EDITOR’S NOTE: Vicki Lea Parnell wrote this piece in memory of her sons, Jessi and Cody Parnell, who died on this day in 2010 in a vehicle wreck on Old Manning Road.

What is normal after your child dies?

Normal is having tears waiting behind every smile when you realize someone important is missing from all the important events in your family’s life.

Normal is trying to decide what to take to the cemetery for Birthdays, Christmas, Halloween, Thanksgiving, New Year’s, Valentine’s Day, July 4th and Passover.

Normal is feeling like you can’t sit another minute without getting up and screaming, because you just don’t like to sit through anything anymore.

Normal is not sleeping very well because a thousand what-ifs and why-didn’t-Is go through your head constantly.

Normal is reliving the accident continuously through your eyes and mind, holding your head to make it go away.

Normal is having the TV on the minute you walk into the house to have noise, because the silence is deafening.

Normal is staring at every boy who looks like he is Cody Parnell or Jessi James Parnell’s ages. And then thinking of the age they would be now. Then wondering why it is even important to imagine it, because it will never happen.

Normal is every happy event in your life always being backed up with sadness lurking close behind, because of the hole in your heart.

Normal is telling the story of your children’s deaths as if it were an everyday, commonplace activity, and then seeing the horror in someone’s eyes at how awful it sounds. And yet realizing it has become a part of your “normal.”

Normal is each year coming up with the difficult task of how to honor your children’s memories and their birthdays and survive these days. And trying to find the balloon or flag that fit’s the occasion. Happy Birthday? Not really.

Normal is my heart warming and yet sinking at the sight of something special Cody Parnell and Jessi James Parnell loved. Thinking how they would love it, but how they are not here to enjoy it.
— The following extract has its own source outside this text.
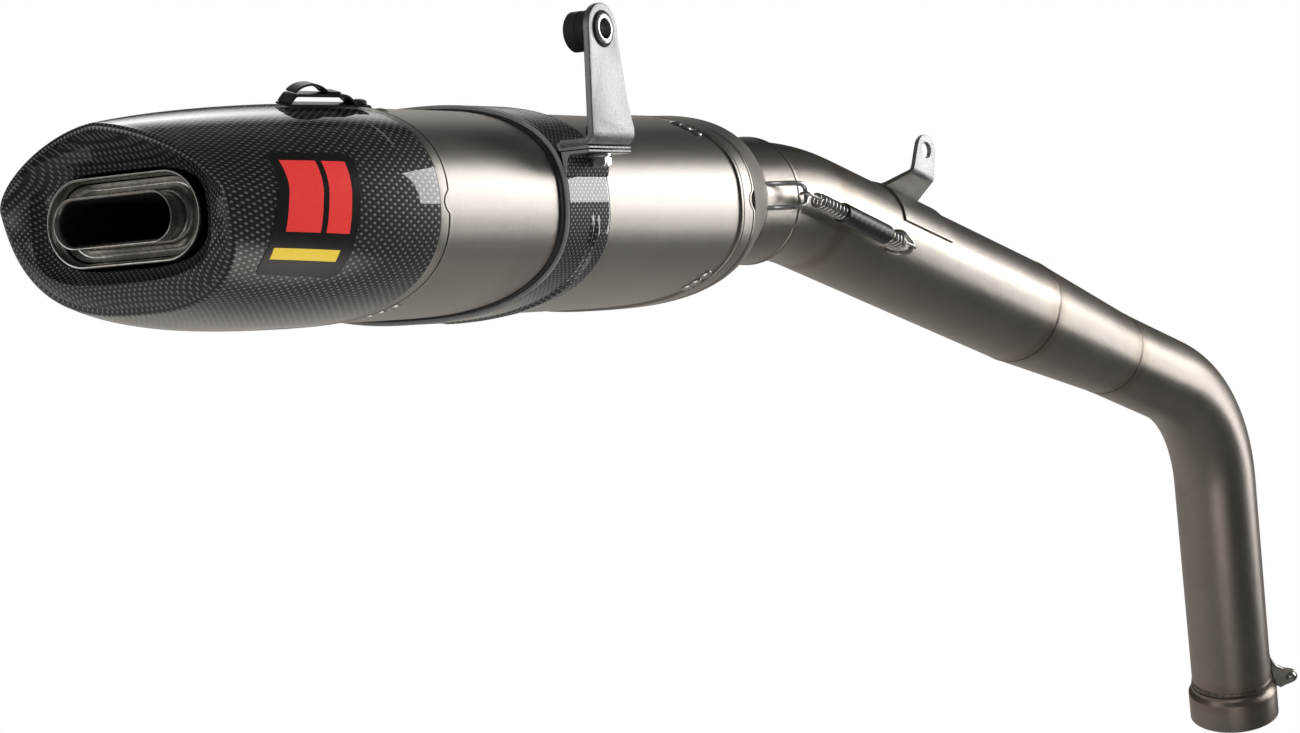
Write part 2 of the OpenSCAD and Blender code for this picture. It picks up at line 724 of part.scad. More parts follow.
// A sheet strip bent into a low bridge, on a thin base strip
module shield_bracket() {
    half = shield_l / 2;
    color(black) on_cap_top() difference() {
        translate([0, shield_w / 2, 0]) rotate([90, 0, 0]) linear_extrude(shield_w) difference() {
            polygon([
                [-half, 0], [half + 5, 0], [half + 5, 0.9], [half, 0.9],
                [half - 5.5, shield_h], [-half + 3, shield_h]
            ]);
            polygon([
                [-half + 2, 0.9], [half - 3, 0.9],
                [half - 6.4, shield_h - sheet_t], [-half + 4, shield_h - sheet_t]
            ]);
        }
        translate([half + 2.4, 0, -1]) cylinder(r = 1.7, h = 2.5, $fn = 32);
    }
}
// Spring clip: a bowed leaf that rises from the bridge
module shield_clip() {
    outer = 11;
    leaf = 1;
    color(black) on_cap_top() translate([-3.3, 4, shield_h + 0.15]) rotate([90, 0, 0]) linear_extrude(8) {
        translate([-2, 3.9 - outer]) intersection() {
            difference() {
                circle(outer);
                circle(outer - leaf);
            }
            polygon([[0, 7.1], [18, 7.1], [18, 30], [-13, 30], [-9.4, 10.4], [-6.9, 7.6]]);
        }
        polygon([[4.6, 0], [11, 0], [11, 0.9], [7.6, 0.9], [6.6, 1.5], [5.2, 1.4]]);
    }
}
module shield_screws() {
    color(black) on_cap_top() translate([shield_l / 2 + 2.4, 0, 0]) {
        translate([0, 0, 1]) cylinder(r1 = 2.3, r2 = 1.8, h = 1.6, $fn = 32);
        translate([0, 0, -0.4]) cylinder(r = 1.6, h = 2, $fn = 32);
    }
}

// Plain satin patch on the near side of the end cap
module badge_patch() {
    cols = 8;
    rows = 12;
    patch_t = 0.35;
    // surface point of the cap at x and height z, pushed out by lift
    function patch_point(u, v, lift) = let (
        z = mix(mix(-25, -28, u), mix(21, 19.4, u), v), x = mix(mix(-88, -75, v), mix(-50, -42, v), u),
        t = -x / (end_cap_l - 3)
    ) [x - z * tan(rim_rake * t * t), -cap_side(t, z, lift), z];
    span = rows + 1;
    grid = span * (cols + 1);
    points = [
        for (lift = [0.12, 0.12 + patch_t], i = [0 : cols], j = [0 : rows])
            patch_point(i / cols, j / rows, lift)
    ];
    edge = concat(
        [for (j = [0 : rows - 1]) j], [for (i = [0 : cols - 1]) i * span + rows],
        [for (j = [0 : rows - 1]) cols * span + rows - j], [for (i = [0 : cols - 1]) (cols - i) * span]
    );
    skins = [
        for (i = [0 : cols - 1], j = [0 : rows - 1])
            let (a = i * span + j, b = a + 1, c = a + span + 1, d = a + span)
                each [[a, b, c], [a, c, d], [a + grid, c + grid, b + grid], [a + grid, d + grid, c + grid]]
    ];
    rim = [
        for (k = [0 : len(edge) - 1]) let (a = edge[k], b = edge[(k + 1) % len(edge)])
            each [[a, a + grid, b + grid], [a, b + grid, b]]
    ];
    color(black) on_muffler() polyhedron(points = points, faces = concat(skins, rim), convexity = 4);
}

// ---- Noise insert, which slides out of the outlet ----

insert_play = 0.4;
insert_x = -end_cap_l - 0.6;
module insert_plate() {
    color(steel) on_muffler() along_x(outlet_x + 4.5, 2) difference() {
        stadium(outlet_half, outlet_r - wall - insert_play);
        stadium(insert_half, insert_r + skin);
    }
}
module insert_tube() color(steel) on_muffler() stadium_tube(insert_half, insert_r, 1.2, insert_x, insert_l);
module insert_clip() {
    color(steel) on_muffler() along_x(insert_x + insert_l - 8, 1.5) difference() {
        stadium(outlet_half, outlet_r - wall - insert_play);
        stadium(insert_half, insert_r + skin);
        for (s = [-1, 1]) translate([0, s * (outlet_r - 3)]) square([18, 6], center = true);
    }
}

// ---- Springs ----

coil_r = 3.5;
spring_wire = 0.8;
tail_l = 9;
function to_frame(p) = p + [muffler_x, muffler_y, muffler_z];
function spring_start(side) =
    to_frame([neck_hook_x + neck_hook_l + 3, side * (neck_r + hook_out - 2), neck_rise - 1]);
function spring_end(side) =
    beside_pipe(pipe_hook_at - 2.2, upper_d / 2 + hook_out + 0.5, side * pipe_hook_angle);
// A close coil drawn as a ribbed barrel, with a straight tail at each end
module spring(side) {
    a = spring_start(side);
    b = spring_end(side);
    turns = 22;
    coil = norm(b - a) - 2 * tail_l;
    pitch = coil / turns;
    crest = coil_r + spring_wire;
    color(bright) aim(a, b - a, [0, 0, 1]) rotate_extrude($fn = 48) polygon(concat(
        [[0, 0], [spring_wire, 0], [spring_wire, tail_l]],
        [for (i = [0 : turns - 1], k = [0, 1]) [k == 0 ? crest - 0.4 : crest, tail_l + (i + k / 2) * pitch]],
        [[crest - 0.4, tail_l + coil], [spring_wire, tail_l + coil], [spring_wire, coil + 2 * tail_l]],
        [[0, coil + 2 * tail_l]]
    ));
}
module spring_near() spring(-1);
module spring_far() spring(1);
module spring_sleeve(side) {
    a = spring_start(side);
    b = spring_end(side);
    covered = 48;
    color(black) aim(mix(a, b, 0.60) - unit(b - a) * covered / 2, b - a, [0, 0, 1])
        pipe(coil_r + spring_wire + 0.7, 0.6, covered);
}
module spring_sleeve_near() spring_sleeve(-1);
module spring_sleeve_far() spring_sleeve(1);

inlet_collar();
inlet_hook();
lower_pipe();
lower_elbow();
middle_pipe();
reducer_cone();
upper_pipe();
upper_elbow();
slip_spigot();
weld_seams();
bracket_doubler();
pipe_bracket();
pipe_hook_near();
pipe_hook_far();
inlet_neck();
front_cap();
front_band();
outer_sleeve();
rear_band();
end_cap();
front_rivets();
rear_rivets();
core_tube();
packing_wool();
front_baffle();
rear_baffle();
outlet_baffle();
outlet_tube();
neck_hook_near();
neck_hook_far();
clamp_lining();
clamp_strap();
clamp_bolt();
clamp_washers();
clamp_nut();
hanger_arm();
hanger_grommet();
hanger_bush();
shield_bracket();
shield_clip();
shield_screws();
badge_patch();
insert_plate();
insert_tube();
insert_clip();
spring_near();
spring_far();
spring_sleeve_near();
spring_sleeve_far();
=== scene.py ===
import math
import bmesh
import bpy
import numpy as np
from mathutils import Matrix, Vector


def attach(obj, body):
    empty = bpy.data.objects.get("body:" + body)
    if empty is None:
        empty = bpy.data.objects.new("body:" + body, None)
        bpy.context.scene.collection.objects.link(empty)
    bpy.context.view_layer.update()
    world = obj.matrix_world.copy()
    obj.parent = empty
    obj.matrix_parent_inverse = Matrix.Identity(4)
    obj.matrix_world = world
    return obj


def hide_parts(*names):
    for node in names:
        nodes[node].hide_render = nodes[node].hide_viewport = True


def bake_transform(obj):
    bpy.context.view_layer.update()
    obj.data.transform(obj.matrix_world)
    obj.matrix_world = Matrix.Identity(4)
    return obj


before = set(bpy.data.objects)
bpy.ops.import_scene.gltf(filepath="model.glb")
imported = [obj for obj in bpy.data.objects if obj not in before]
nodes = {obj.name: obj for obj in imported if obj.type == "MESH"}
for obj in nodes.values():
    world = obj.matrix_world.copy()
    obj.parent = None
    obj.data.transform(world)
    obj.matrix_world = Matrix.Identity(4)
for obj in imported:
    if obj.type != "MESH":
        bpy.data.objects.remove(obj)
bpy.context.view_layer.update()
scene = bpy.context.scene

# ---------------------------------------------------------------- sizes, in millimetres
MM = 0.001
WALL = 1.2
LOWER_R = 25.4
UPPER_R = 30.25
SLEEVE_W = 81.7
SLEEVE_H = 44.3
SLEEVE_N = 2.49
BAND_T = 1.1
CAP_W = SLEEVE_W + BAND_T
CAP_H = SLEEVE_H + BAND_T
SLEEVE_L = 233.0
FRONT_BAND_L = 12.0
REAR_BAND_L = 8.0
NOTCH_L = 3.2
FRONT_CAP_L = 98.0
NECK_L = 34.0
END_CAP_L = 99.0
RIM_W = 58.5
RIM_H = 37.25
RIM_RAKE = 16.0
RIM_N = 2.7
RIM_TOP = 1.5
RIM_NOSE = 7.5
CREASE_W = 46.0
CREASE_H = 24.5
POCKET_W = 40.4
POCKET_H = 19.4
POCKET_N = 3.3
NECK_RISE = 6.0
NECK_R = UPPER_R + 0.07 + 1.9
CLAMP_X = 88.5
CLAMP_L = 32.5
STRAP_W = SLEEVE_W + 0.96 + 1.7
STRAP_H = SLEEVE_H + 0.96 + 1.7
EAR_OUT = STRAP_W + 12
EAR_TOP = 22.3
HOOK_AT = 170.0
HOOK_ANGLE = 104
LEG_L = 220
COLLAR_END = 19
LOW_BEND_R = 104
HIGH_BEND_R = 148
MIDDLE_L = 71
UP = Vector((0, 0, 1))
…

Normal is having some people afraid to mention my sons, Cody Parnell and Jessi James Parnell.

Normal is making sure that others remember them.
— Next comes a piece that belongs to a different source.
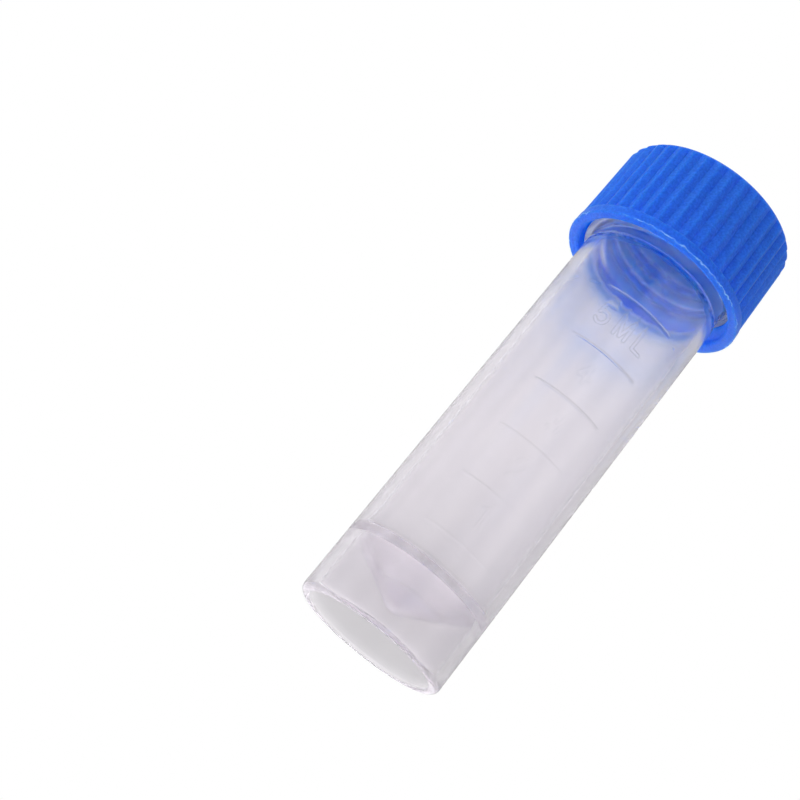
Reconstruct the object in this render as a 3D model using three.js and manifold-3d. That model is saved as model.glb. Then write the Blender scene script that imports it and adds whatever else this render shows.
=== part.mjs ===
// A 5 mL self-standing cryovial: a one-piece vial with a conical bottom, a skirt to stand on and an
// outside thread at its neck, a screw cap with a V-ribbed grip, and the washer that seals the two.
// Lengths are millimetres and angles degrees. +Z is up along the vial's axis; the skirt stands on z = 0.

import * as THREE from 'three';
import { mergeVertices } from 'three/addons/utils/BufferGeometryUtils.js';
import Module from 'manifold-3d';

const wasm = await Module();
wasm.setup();

// ---- driving dimensions -------------------------------------------------------------------------

// vial
const vial_height = 57.7;
const body_radius = 8.25; // outside, just under the neck
const body_draft_deg = 0.12; // the body widens this much towards its foot
const wall = 1.05;
const bottom_wall = 0.8;
const skirt_depth = 7.5; // from the foot up to the seam where the conical bottom leaves the wall
const skirt_draft_deg = 0.8; // the recess inside the skirt widens this much towards the foot
const cone_deg = 30; // slope of the conical bottom
const cone_tip_radius = 1.9; // rounding of the tip on the sample's side
const cone_fillet = 0.6; // where the cone meets the bore
const foot_fillet = 0.55;
const rim_round = 0.25;

// neck and its thread
const neck_length = 9.2; // shoulder to rim
const neck_step = 0.2; // how far the neck is set in from the body
const thread_pitch = 2.5;
const thread_height = 0.95;
const thread_crest = 0.45; // width of the ridge at its crest
const thread_flank_deg = 23;
const thread_turns = 2.75;
const thread_start_deg = 105;
const thread_start_rise = 1.0; // from the shoulder to the ridge's middle at its start
const thread_run_out_deg = 40; // over which a ridge rises from nothing to full height
const thread_embed = 0.2; // how deep a ridge's root lies in the wall that carries it

// fit between cap and neck
const rim_to_shoulder_gap = 0.5; // open slot between the cap's rim and the vial's shoulder
const crest_clearance = 0.35; // radial, thread crest to the opposite root
const flank_clearance = 0.35; // along the axis, on the loaded flank

// cap
const cap_roof = 1.5;
const cap_wall = 0.75; // at the valleys of the grip
const cap_draft_deg = 1.2;
const cap_shoulder_radius = 1.3;
const band_height = 1.15; // plain band at the open rim
const band_proud = 0.1; // beyond the ribs' crests
const rib_count = 40;
const rib_height = 0.4;
const grip_turn_deg = 268.4; // where one rib's crest stands when the cap is tight
const mouth_chamfer = 0.3;
const cap_thread_turns = 2.5;
const cap_thread_lead = 1.0; // from the cap's rim to the ridge's middle at its start
const locating_rib_width = 0.8;
const locating_rib_depth = 1.0;

// sealing washer
const seal_thickness = 0.9;
const seal_inner_radius = 5.6;
const seal_overhang = 0.25; // past the outside of the neck
const seal_clearance = 0.1; // above, below and round the locating rib

// facets
const segments = 72; // round the vial, the washer and the threads
const arc_steps = 4; // in each fillet

// how far a cutting body reaches past what it cuts
const cut_margin = 2;

// ---- derived dimensions -------------------------------------------------------------------------

const RAD = Math.PI / 180;
const bore_radius = body_radius - wall;
const shoulder_z = vial_height - neck_length;
const neck_radius = body_radius - neck_step;
const thread_radius = neck_radius + thread_height;
const foot_radius = body_radius + shoulder_z * Math.tan(body_draft_deg * RAD);

const seal_z = vial_height + seal_clearance;
const roof_z = seal_z + seal_thickness + seal_clearance;
const cap_top_z = roof_z + cap_roof;
const cap_rim_z = shoulder_z + rim_to_shoulder_gap;
const cap_bore_radius = thread_radius + crest_clearance;
const cap_thread_radius = neck_radius + crest_clearance;
const valley_radius = cap_bore_radius + cap_wall;
const crest_radius = valley_radius + rib_height;
const band_radius = crest_radius + band_proud;

// ---- shape helpers ------------------------------------------------------------------------------

const at = (radius, z) => new THREE.Vector2(radius, z);

// points of an arc round (cx, cy), from one angle to another, both ends included
function arc(cx, cy, radius, from_deg, to_deg) {
  return Array.from({ length: arc_steps + 1 }, (_, i) => {
    const angle = (from_deg + ((to_deg - from_deg) * i) / arc_steps) * RAD;
    return at(cx + radius * Math.cos(angle), cy + radius * Math.sin(angle));
  });
}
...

Normal is after the funeral is over, everyone else goes on with their lives, but we continue to grieve our loss forever.

Normal is weeks, months and years after the initial shock, the grieving gets worse, not better.
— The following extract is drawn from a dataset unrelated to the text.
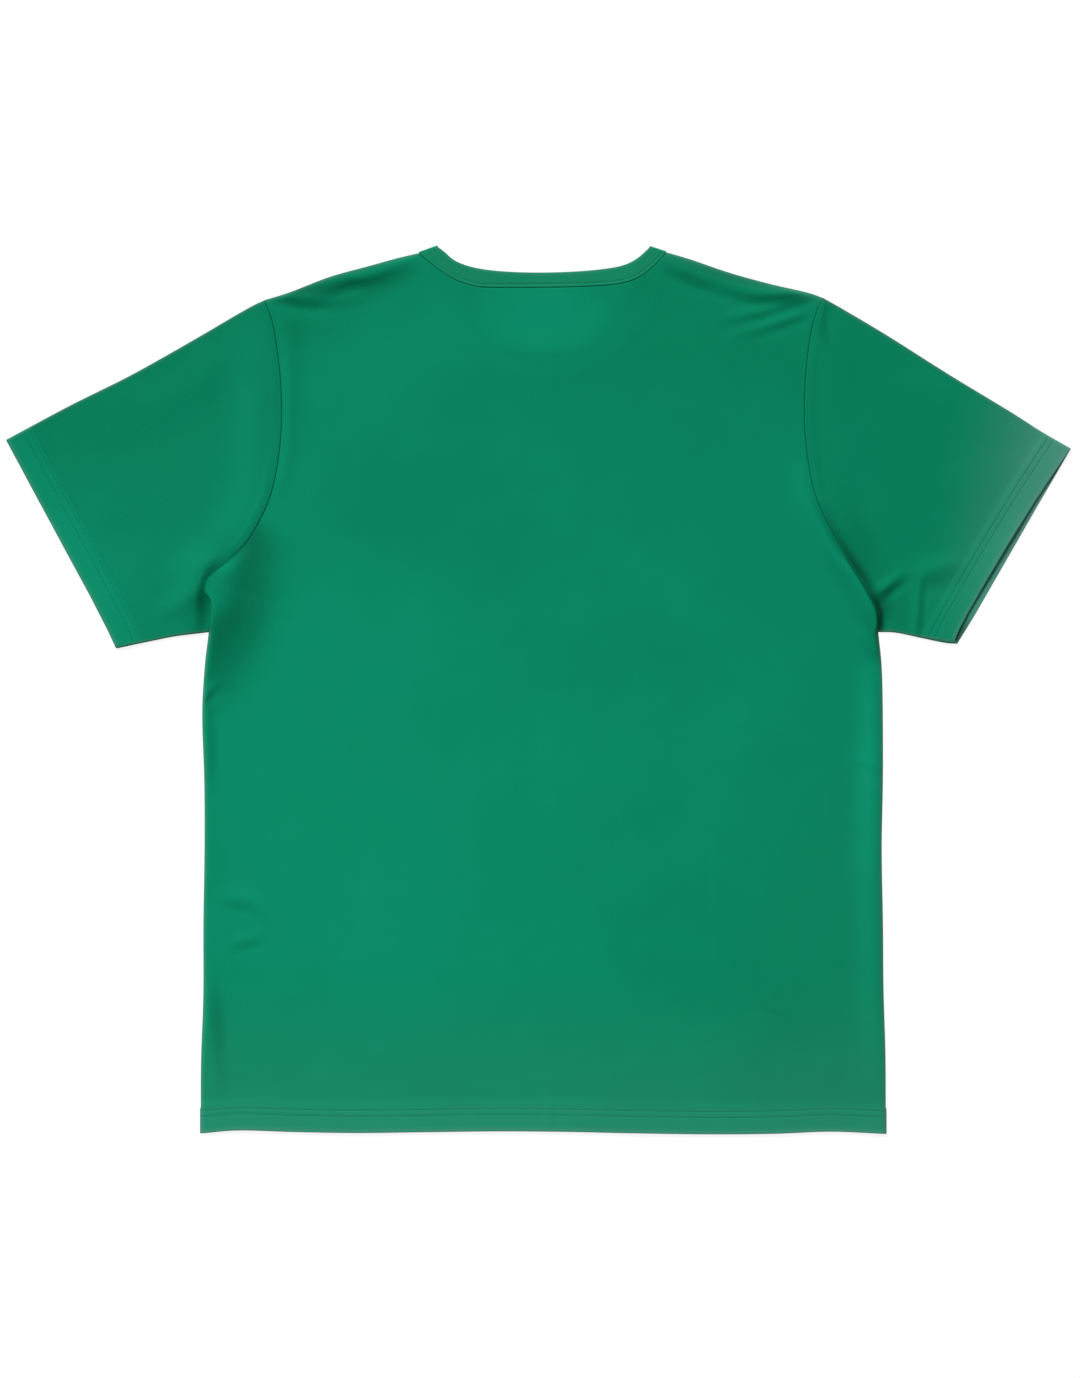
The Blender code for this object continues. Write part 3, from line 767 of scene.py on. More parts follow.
def body_tone(places, up):
    """The body's cloth looks paler where the hem doubles it, and greyer low down and at the lower right. Its
    tone also carries painted light and shade, and its haze a painted highlight along its folded edges.
    """
    x, y = places[..., 0], places[..., 1]
    hem = 1.0 - smooth((up - HEM_DEPTH) / DOUBLE_EDGE)
    deep, above, width = HEM_SHADE
    tone = HEM_TONE * hem - deep * bump(up - HEM_DEPTH - above, width) + relief(BODY_PAINTED_SHADING, places)
    grey, top, height = LOW_HAZE
    haze = grey * smooth((top - y) / height)
    grey, left, width, top, height = RIGHT_HAZE
    haze += grey * smooth((x - left) / width) * smooth((top - y) / height)
    # greyer hem, with a painted highlight on its folded edge
    haze += HEM_HAZE * hem + HEM_RIM_HIGHLIGHT[0] * np.clip(1.0 - up / HEM_RIM_HIGHLIGHT[1], 0.0, 1.0) ** 2
    # painted highlight along the sides and shoulders
    haze += RIM_HIGHLIGHT * (1.0 - smooth(to_nearest(side_lines + shoulder_lines, places) / RIM_WIDTH))
    grey, width = SHOULDER_HAZE
    haze += grey * (1.0 - smooth(to_nearest(shoulder_lines[1:], places) / width))
    return tone, haze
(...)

Normal is not listening to people compare anything in their life to this loss, unless they too have lost a child or children. Nothing compares.

Nothing.

Even if your child is in the remotest part of the earth away from you, it doesn’t compare.

Losing a parent is horrible, but having to bury your own child is unnatural.

Normal is trying not to cry all day, because you know your mental health depends on it.

Normal is realizing you do cry everyday.

Normal is being impatient with everything and everyone but someone stricken with grief over the loss of their child.

Normal is sitting at the computer crying, sharing how you feel with chat buddies who have also lost a child.

Normal is not listening to people make excuses for God.

“God may have done this because … ”

I know Cody Parnell and Jessi James Parnell are in “heaven,” but hearing people trying to think up excuses as to why two fantastic young men were taken from this earth is not appreciated and makes absolutely no sense to this grieving mother.

Normal is being too tired to care if you paid the bills, cleaned the house, did the laundry or if there is any food.

Normal is wondering this time whether you are going to say you have two children or one child, because you will never see this person again and it is not worth explaining that Cody Parnell and Jessi James Parnell are dead.

And yet when you say you have one child to avoid that problem, you feel horrible as if you have betrayed the dead children.

Normal is asking God why he took your childrens lives instead of yours and asking if there even is a God.

Normal is knowing you will never get over this loss, not in a day nor a million years.

Normal is having therapists agree with you that you will never “really” get over the pain and that there is nothing they can do to help you because they know only bringing back your children back from the dead could possibly make it “better.”

Normal is learning to lie to everyone you meet and telling them you are fine. You lie because it makes others uncomfortable if you cry. You’ve learned it’s easier to lie to them then to tell them the truth that you still feel empty and it’s probably never going to get any better — ever.

And last of all …

Normal is hiding all the things that have become “normal” for you to feel, so that everyone around you will think that you are “normal.”